The Medical Assurance Co. of Mississippi decided Sept. 5 to lower insurance costs for physicians in 2008.
Gov. Haley Barbour, whose 2003 campaign made tort reform a cornerstone, announced the reduction Wednesday, though one group said Barbour is taking credit for something the previous governor started.
“It’s made a difference,” Barbour said. “Doctors are staying in the state. Doctors are going back to delivering babies. Doctors are no longer afraid to do emergency surgery.”
Between 2004 and now, the malpractice insurance rate at MACM fell 45 percent total. Physicians also received rebates on premiums paid.
Company President and CEO Michael Houpt was out of the country Wednesday.
The state Department of Insurance does not regulate the company but reviewed the plans.
“Their (court) claims are going down in the severity and the frequency,” Deputy Insurance Commissioner Lee Harrell said.
Reforming the civil justice system was a major political issue five years ago pitting plaintiff attorneys against physicians.
Doctors said malpractice awards in court drove insurance premiums too high and made insurance difficult to obtain.
Without malpractice insurance, doctors avoided risky procedures such as childbirth and neurosurgery.
Trial lawyers argued patients had a right to compensation for medical injuries that dramatically altered lives.
The Mississippi Association for Justice, which represents plaintiff’s lawyers, said tort reform did not deliver on all its promises.
Health insurance for patients and medical costs rise annually, association President Joey Diaz said.
He said Barbour, a Republican, is taking credit for 2002 tort reform efforts by former Gov. Ronnie Musgrove, a Democrat.

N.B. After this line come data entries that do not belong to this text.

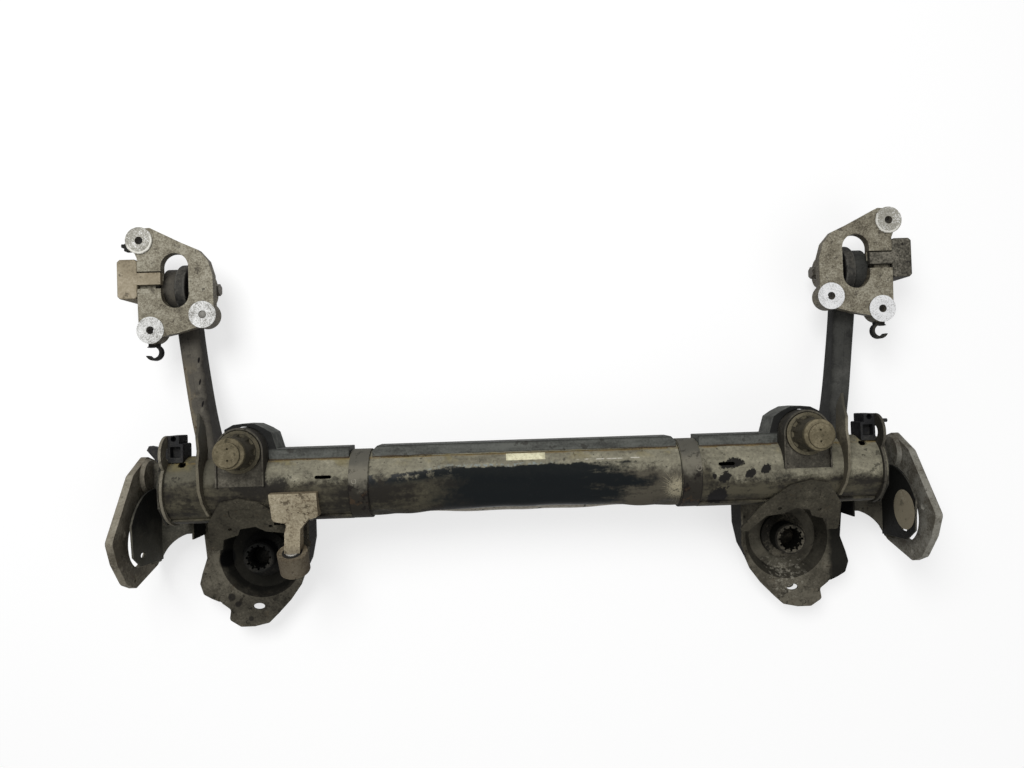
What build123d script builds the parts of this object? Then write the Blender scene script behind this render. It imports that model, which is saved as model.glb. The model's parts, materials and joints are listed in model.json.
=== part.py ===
from build123d import *
from math import cos, radians, sin
import os

# Rear torsion-beam axle. X runs across the vehicle, Y forwards and Z up from the floor it lies on.
# The right-hand pieces are modelled and mirrored to the left. All sizes are millimetres.

# Overall: places along the tube are set back from its ends
seat_gap = 0.15
hub_outset = 87.0
eye_outset = 5.0
wiring_hole_inset = 35.0
arm_inset = 87.0
pan_inset = 138.0
bump_inset = 146.0
rod_lug_inset = 230.0
bolt_clearance = 1.0

# Crushed cross tube and what wraps it
tube_radius = 60.0
tube_wall = 4.0
tube_z = 132.0
tube_end_x = 655.0
crush_end_x = 280.0
crush_flat_x = 90.0
drain_slot_offset = 63.0
drain_slot_length = 30.0
drain_slot_width = 6.0
wiring_hole_length = 14.0
wiring_hole_width = 8.0
collar_offset = 20.0
collar_width = 35.0
collar_thickness = 3.5
shell_sheet = 4.0
shell_top_angle = 150.0
shell_bottom_angle = 272.0
shell_end_gap = 12.0

# Folded channels along the front of the tube
flange_rise = 35.0
flange_front_y = 70.0
channel_sheet = 3.0
channel_depth = 60.0
channel_end_gap = 5.0
channel_corner = 9.0
side_channel_gap = 2.0

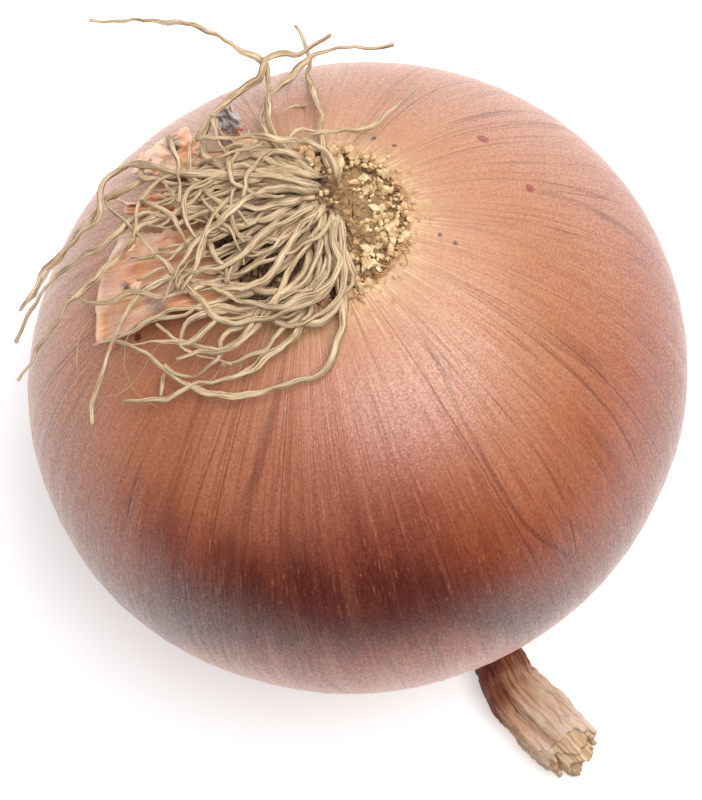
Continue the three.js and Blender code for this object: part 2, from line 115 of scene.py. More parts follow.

Musgrove’s package capped noneconomic damages – often known as pain and suffering payouts – at $500,000 until 2011. The maximum award jumped to $750,000 in 2011 and $1 million in 2017.
Dr. Randy Easterling, chairman of the Mississippi State Medical Association, disagreed and said Barbour’s plan carried the impact.
In 2004, legislation pushed by Barbour set the maximum at $500,000 with no increase.
By closing the possibility of a higher damages, insurance companies responded with lower rates, he said.
In 2003, Mississippi had 5,765 licensed physicians, according to state records. That number fell by 460 doctors in 2004.
“If you lose 10 physicians, you’re losing 52 jobs,” Easterling said, referring to support staff. “We were losing Nissan plants right and left.”
Currently, there are 5,447 licensed physicians.
Dr. Kyle Ball, an obstetrician and gynecologist in Jackson, said not all of those doctors are practicing. Some physicians scaled back their services to avoid high insurance premiums.
He said patients who are wronged by doctors still can seek relief through the courts.